The Journey of a Thousand Miles

“The journey of a thousand miles begins with a single step.” The journey of launching this journal has included several false starts. 

The journey of launching this journal has included several false starts. However, we are pleased to finally put this into your hands (or computers). As you will discover, we intend that each of the three feature articles be peer-reviewed. Due to several circumstances, Dr. Tucker’s article was not able to be sufficiently reviewed for publication. We felt it more important to launch this journal at this time rather than to hold up publication any longer. As with all the articles, we solicit your response so that the conversation and practice of leadership can be improved across time and space. As with leadership, we are always soliciting your feedback on how to improve this important contribution. We have included his article because it is foundational to the conversation.

As with any journey, the destination at times determines the nature of the odyssey. Ultimately, those of us who identify ourselves with “Christian” leaders are concerned not only with the process but with the destiny. This tension between journey and destination remains throughout the leadership experience. Ultimately, Christian leaders engage the process of leadership for a prize that goes beyond what we now know. Christian leadership finds its inspiration from something far beyond the limitations of human experience for at last Christian leadership is about eternity. Beyond organizational accomplishments, personal portfolios, or climbing ladders, Christian leadership engages people for the purpose of doing life together. This balance between journey and destination amidst today’s ever-connected world requires an engagement of persons. This engagement and investment in a community-creating journey will advance as far as the unity of those traveling. Yet, this solidarity begs the question of its nature and cohesive response to both the threats and opportunities presented along the way. It is no accident that the final prayer of Jesus with His disciples was for not only their cohesiveness but ours.

Reading Don Frick’s biography of Robert Greenleaf,  I have been struck by Greenleaf’s vision of “leadership” as a pilgrimage and his unwillingness to take for himself the designation “expert.” He saw himself as a pilgrim. The Journal can do no less. It is my firm belief that ultimately growth in leadership derives from the presence of three human factors: the doing, the being, and the community. For the Christian, the Holy Spirit encircles this triangle in a dynamic relationship. There is an ongoing conversation that takes place both within this triangle and between the triangle and the encircling Spirit. Acts 15 demonstrates this interactive relationship between this state of doing, being, community and the activity of the Holy Spirit. Therefore, the Journal makes no pretense about being the arbitrator or final word in Christian leadership. Our intention is to introduce talking points for those involved in both the practice and understanding of this  journey.
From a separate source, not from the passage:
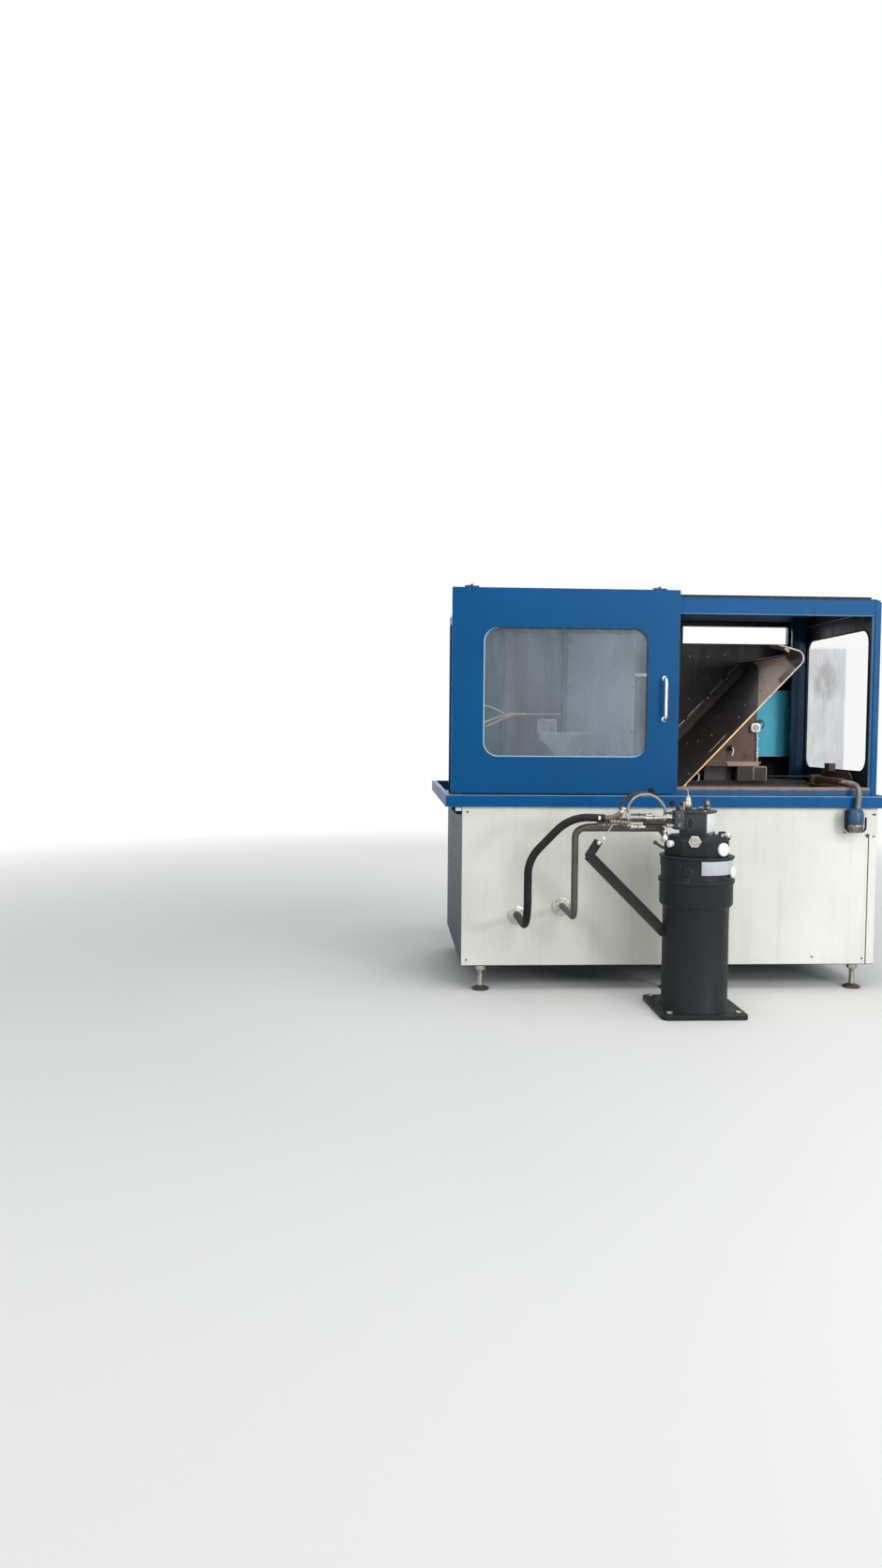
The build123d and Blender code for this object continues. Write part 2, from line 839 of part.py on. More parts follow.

Our name represents three vital components of the journal. “Applied” refers to the centrality of learning as part of the leadership process, a learning that seeks to include more formal ways of knowing like research along with less formal ways of knowing, including the tacit learning of leadership. “Christian” refers to the context of both our practice and understanding. We intend to address the specific context of what leadership means in Christian environments including local churches, denominational organizations, educational centers, and health institutions. Finally, “leadership” refers to a way of being within this specific context. My intention is that leadership in all its simplicity and complexity will be examined against the backdrop of learning and pursing the way of Christ.

Consequently, our inaugural issue is unabashedly theological in nature. Unlike other leadership journals which make no particular claims to pursue a Christ-path, our journal takes the claim of Christian seriously enough to begin the conversation with the relationship between scripture and each component. Each author presents a “talking point,” a place to begin a conversation regarding both the theory and practice of leadership. Thus, Dr. James Tucker examines the question of “applied” by directing the reader to consider the necessary learning involved in leadership. Dr. Martin Hanna opens the second question, pursuing the subject of identifying what is ‘Christian’ regarding ‘Christian leadership.’ Finally, Dr. Forrest Flaniken explores the relationship between the Bible and Robert Greenleaf’s philosophy of servant leadership.

It is our hope that as we set off on this maiden voyage we can encourage a diversity of viewpoints, a multiplicity of disciplines, and a broad range of voices in our attempts to contribute to the wider world of Christianity. For if Christianity is to more rigorously fulfill her divine mandate as outlined in Matthew 24, the ways of leadership must be strengthened in part through a thorough and continuous dialogue of what it means to apply the learnings of leadership in the context of leading in  Christian environments.